A:            That was one of the first things to tackle – getting the brand to speak clearly about purpose and scope. I wanted something simple and broad, so came up with the tagline, “See What You’re Missing.” RedLink is really about purpose-built solutions that leverage data to help librarians and publishers make more informed decisions. There are data everywhere, but making sense of them – interpreting them, accessing them in a useful manner, and having them normalized from many sources – is a lot of work and effort. We strive to solve those core problems so that using and understanding data becomes a normal activity, and part of the daily workflow.

Q:           You mentioned product development as a key appeal for the role. What kinds of products does RedLink have?

A:            We’re in an interesting position, since we don’t sell content or offer a publishing platform. That makes us independent, so we can position ourselves differently in the market. One goal is to level the playing field, so we have complementary products when possible. For instance, our Library Dashboard and Publisher Dashboard seek to give librarians and publishers equivalent insights into their programs, so they can make better decisions. They make different decisions, and we reflect that in the interfaces. Libraries and publishers also want to ensure that students, researchers, and readers have access to everything that’s been licensed, but there’s a lot of friction around IP and access credential changes, so we’ve created a free service called RedLink Network, which allows libraries to broadcast and monitor changes to their IP addresses and access credentials, and then for publishers to review, approve, and integrate these much more quickly than any manual system would allow.

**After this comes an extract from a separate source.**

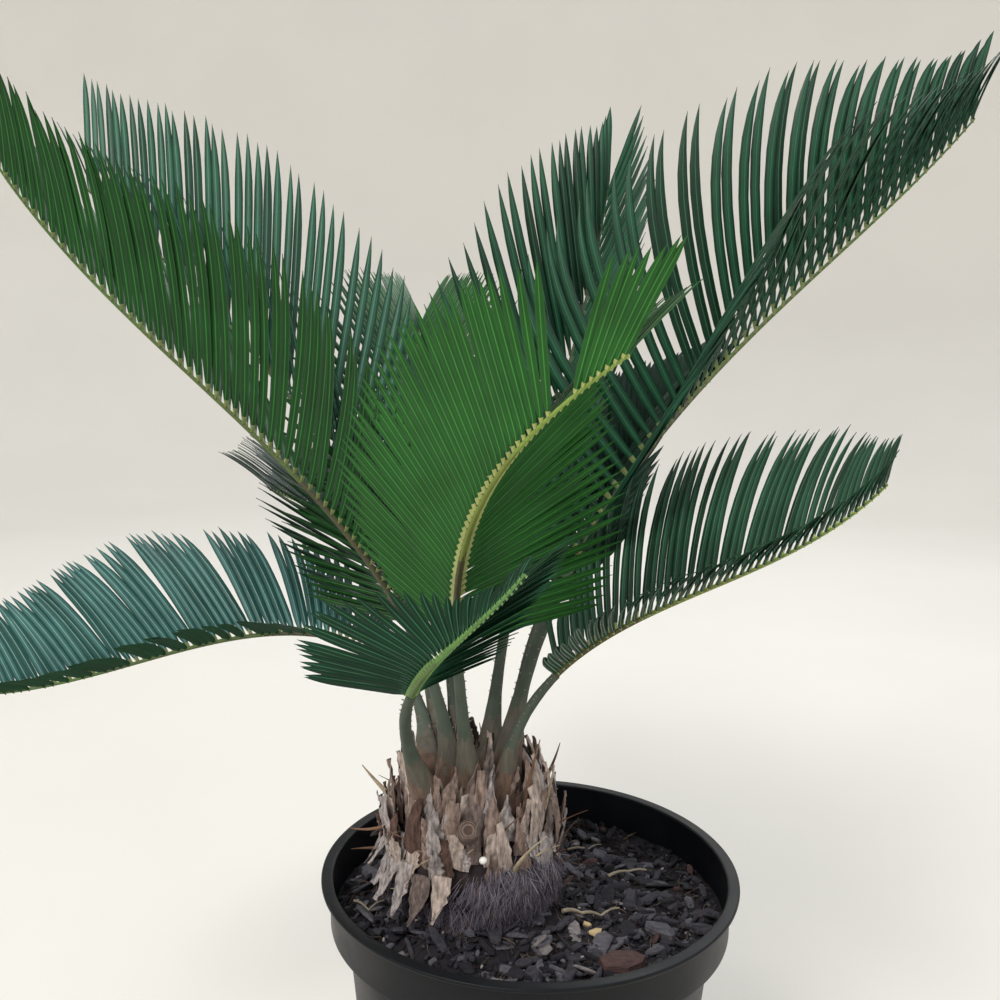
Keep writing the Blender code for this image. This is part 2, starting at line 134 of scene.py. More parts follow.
# Large bark chips: place, length, breadth, thickness, turn (degrees), material slot
BARK_CHIPS = [
    (0.042, -0.050, 0.024, 0.017, 0.006, 20, 3),
    (0.053, 0.006, 0.022, 0.009, 0.005, 78, 0),
    (0.064, -0.022, 0.020, 0.010, 0.005, -30, 1),
    (0.040, 0.052, 0.018, 0.010, 0.004, 10, 0),
    (0.004, -0.074, 0.020, 0.010, 0.004, 8, 1),
    (-0.040, -0.073, 0.017, 0.009, 0.005, -28, 0),
    (0.010, 0.072, 0.016, 0.009, 0.004, -8, 1),
    (-0.044, 0.074, 0.016, 0.008, 0.004, 30, 0),
]

# Flecks of bare wood: place, length, breadth, turn (degrees)
WOOD_FLECKS = [
    (0.032, -0.026, 0.0075, 0.0050, 30),
    (0.028, -0.020, 0.0050, 0.0034, -20),
    (-0.012, -0.070, 0.0060, 0.0028, 12),
    (0.000, -0.078, 0.0055, 0.0022, -24),
    (0.006, -0.080, 0.0050, 0.0042, 60),
]

# Twigs: radius and path
TWIGS = [
    (0.0011, ((0.016, -0.020), (0.026, -0.014), (0.036, -0.012), (0.046, -0.004))),
    (0.0007, ((-0.088, -0.012), (-0.080, -0.018), (-0.073, -0.014))),
    (0.0010, ((0.044, 0.030), (0.056, 0.036), (0.068, 0.034))),
    (0.0007, ((0.024, 0.060), (0.036, 0.062), (0.044, 0.068))),
    (0.0007, ((-0.070, 0.044), (-0.062, 0.054), (-0.052, 0.058))),
]

# A chip's rings: height as a share of its thickness, spread as a share of its breadth
CHIP_LEVELS = ((-0.5, 0.80), (-0.15, 1.0), (0.25, 0.95), (0.5, 0.62))
CHIP_CLEARANCE = 0.0004

# Dry stubs of old petioles: bearing, height of root, length, lean, sideways bend, radius
STUBS = [
    (184, 0.193, 0.031, 40, 8, 0.0016),
    (190, 0.187, 0.024, 96, -14, 0.0012),
    (180, 0.170, 0.020, 88, 26, 0.0010),
    (-28, 0.190, 0.037, 15, -8, 0.0014),
    (-60, 0.176, 0.033, 34, 34, 0.0013),
    (-42, 0.196, 0.044, 10, 10, 0.0014),
    (36, 0.186, 0.034, 36, 8, 0.0014),
    (128, 0.186, 0.036, 40, -10, 0.0014),
    (84, 0.190, 0.032, 22, 12, 0.0013),
]

# Grey sheets of old leaf base that hang over the wool: bearing, height of root, length,
# breadth, lean
HANGING = [
    (166, 0.190, 0.024, 0.0080, 150), (182, 0.182, 0.022, 0.0065, 158),
    (196, 0.192, 0.027, 0.0085, 154), (208, 0.184, 0.024, 0.0075, 162),
    (220, 0.190, 0.022, 0.0080, 156), (232, 0.186, 0.018, 0.0070, 160),
    (248, 0.194, 0.016, 0.0075, 158), (268, 0.190, 0.010, 0.0060, 160),
    (214, 0.178, 0.022, 0.0080, 160), (228, 0.180, 0.026, 0.0085, 162),
    (241, 0.176, 0.024, 0.0085, 164), (254, 0.178, 0.022, 0.0080, 162),
    (292, 0.193, 0.014, 0.0065, 162), (318, 0.192, 0.017, 0.0080, 158),
    (338, 0.188, 0.015, 0.0070, 160), (8, 0.188, 0.017, 0.0075, 156),
    (34, 0.188, 0.018, 0.0080, 158), (66, 0.188, 0.019, 0.0075, 156),
    (98, 0.189, 0.018, 0.0080, 160), (130, 0.188, 0.021, 0.0075, 156),
]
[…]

Q:           And RedLink Network is free? How can you do that?

A:            RedLink Network is free. We’ve even set up a public benefit company subsidiary so that we can manage it in that manner. We have a great Advisory Council with librarians, publishers, and technologists. We can make it free because we have a more fulsome business that works better if RedLink Network is well-used. We also feel that this is a bit of infrastructure nobody should have to pay for, and that a community-driven approach can work well. It supports hierarchies, branding, Shibboleth, link resolvers, consortia, and so forth. It’s really elegant software, but now that it’s done, people should feel free to utilize it.

Q:           Speaking of your other products, Ingenta is now partnering with RedLink to provide RedLink’s Library Dashboard to Ingenta’s new library members. Can you talk about this?

A:            I’d be happy to explain. RedLink’s Dashboards – both Library and Publisher – are geared to provide cost-effective and reality-based analytics solutions to librarians and publishers. We’ve disposed with a lot of the bells and whistles of bigger systems, and added practical tools in a friendly interface. Librarians can view usage and cost-per-use data by publisher, journal, ebook, or bundle, and drill down to specific year-over-year reports, or look across their entire collection to view changes by discipline. Because the interface is very intuitive, there’s hardly any learning curve. And because it’s web-based, there’s nothing to install. As an independent company, we don’t also sell content, so we focus purely on presenting usage and cost-per-use data in a straightforward manner. I think our independence, ease-of-use, and price points all will prove attractive to Ingenta’s library members, who will also receive a 10% discount by joining Ingenta.

Q:           You’ve worked with major journals before, some from large, legacy non-profit publishers and societies. What’s different about running a data company, and a startup at that?

A:            There’s a lot of flexibility in the startup world, and a lot of immediate demands, as well. Decision cycles at publishers can be long, while in a startup, they can’t be. I’m fine with that, actually. And you have to be able to take the bad with the good. My CTO and I play a game we call, “good news, bad news.” Every day, we wrap up and face the good news and the bad news. We don’t celebrate the good news too much, and we find solutions for any potential setbacks. But it’s a frequent game, and playing it keeps us moving forward. So, I guess there’s also no room for hiding from the facts, which I also like. And we’re a small team, so team chemistry is critical. Finally, because it’s truly “all business” – without the softer concerns of membership or leadership or honorary aspects of a society publishers – the focus is sharper.

Q:           One of the phrases I see a lot in RedLink’s materials is “the network effect.” Why is that?

A:            Well, we believe that remains a critical aspect of efficiency and growth for digital publishers, and a great source of information for librarians. RedLink Network draws on this most directly, but our other products do, as well. We have a new product called SiteLeads™ that lets publishers identify sources of content requests they can’t see otherwise. We leverage our knowledge of the Internet to accomplish this. That’s another part of the network effect. Then, there is just the idea of collaboration, which, at its best, the Internet enables. We think by connecting librarians and publishers via RedLink Network and common data, more collaboration can occur, because both have a common customer – the user.

Q:           What’s in the future for RedLink?

A:            We have a robust product roadmap over the next 12-18 months, and it’s being informed by some really interesting core technologies that we hope will make RedLink extensible in ways that really helps to modernize the scholarly infrastructure without disrupting the quality aspects of it. Some new entrants see “disruption” as a core value. We see “modernization” as a core value. There are essential traits and qualities scholarly and scientific publishers shouldn’t lose. These can be upgraded with “the network effect” and given new life and longevity, enhancing their value without disruption.